Don't get me wrong -- I have nothing against big words. As we get older, we experience more and feel more, and we'd need words with more nuance and precision to articulate thoughts with greater accuracy. But at the middle school age, did I really need to be saying "I was surrounded by gargantuan trees" and "the math problem obfuscated me"? And what good comes out of "my mother harangued me with a barrage of errands"?

I wrote like that, blogged like that, and was proud of it. My peers would validate my false confidence in the English language by telling me how "good" my English was. Once, a classmate introduced me to his father this way: "Pa, this is Karen. Her English is very good."

In 10th grade, I was once ill-prepared for a big, end-of-year essay-writing exam. So I had "no choice" but to write a "simple" and "plain" essay about why homemade gifts will always be superior to store-bought gifts. My grader thought it was "lovely", and made copies for the entire class. I was honest-to-God mortified. I didn't want that essay to be read by everyone! There weren't enough "good words" in there! Not an accurate representation of my language ability! I was forced to conclude that this particular grader had unusually and patronizingly low standards for writing.

A few years later, I left Singapore to go to college at The University of Chicago. At some point, I found myself in a Creative Writing class with a bunch of snobbish/well-intentioned (I can't decide) English majors. One of the critiques was particularly brutal. "It's clear that you've read a lot," she wrote, "but it's also clear that English is not your first language." Ouch. For so many years I was confident that apart from my accent, I exhibited no other tell-tale sign of English being a second language. Thus began the deconstruction of everything I thought I knew about having a good grasp of a language.

What I learned a little late (but better late than never): a language is a tool of communication, not a subject matter in and of itself (unless we're talking about linguistics). It's not about the "quality" of the words you use (as if there were even any objective measure of the relative superiority of words...), but the quality of your message. It is our thoughts and our ideas that are valuable, not the words we use. The words we use, therefore, should convey our message, not obscure it.

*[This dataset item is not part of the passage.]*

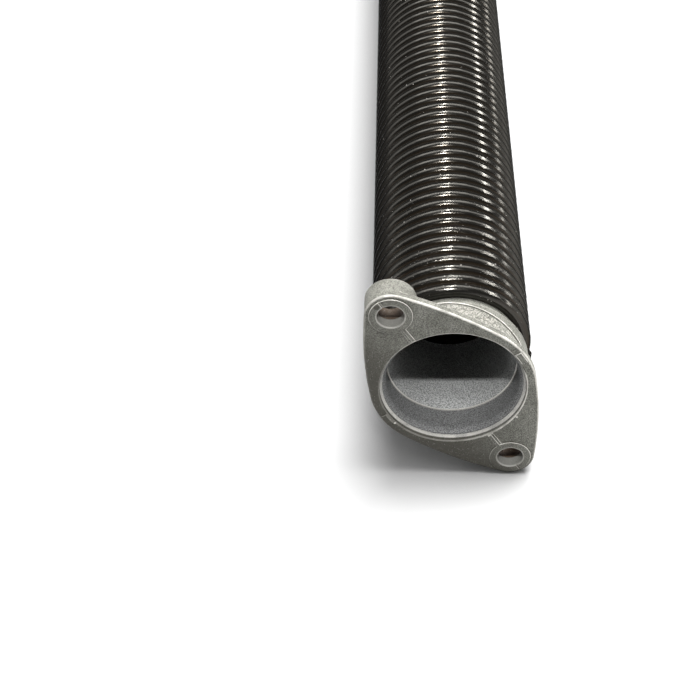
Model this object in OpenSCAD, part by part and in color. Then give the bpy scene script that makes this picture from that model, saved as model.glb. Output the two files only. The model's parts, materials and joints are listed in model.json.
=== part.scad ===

I currently teach Math. But I don't have a single student who likes their English class, and it makes me wonder why. I loved it because I happened to be an obnoxious little linguaphile. The way English classes are (often) run would surely turn off any kid who isn't one.

If I were to venture into teaching English in the future, I'd be sure to tell my students every day that the true value of writing lies in their ideas. And their ideas are so valuable that the words they pick to communicate them have no business stealing the spotlight. And maybe, just maybe, if they also come to see how valuable their ideas and opinions are, they'd be willing to put in the effort to pick up the vocabulary and grammar skills that would help them better convey them.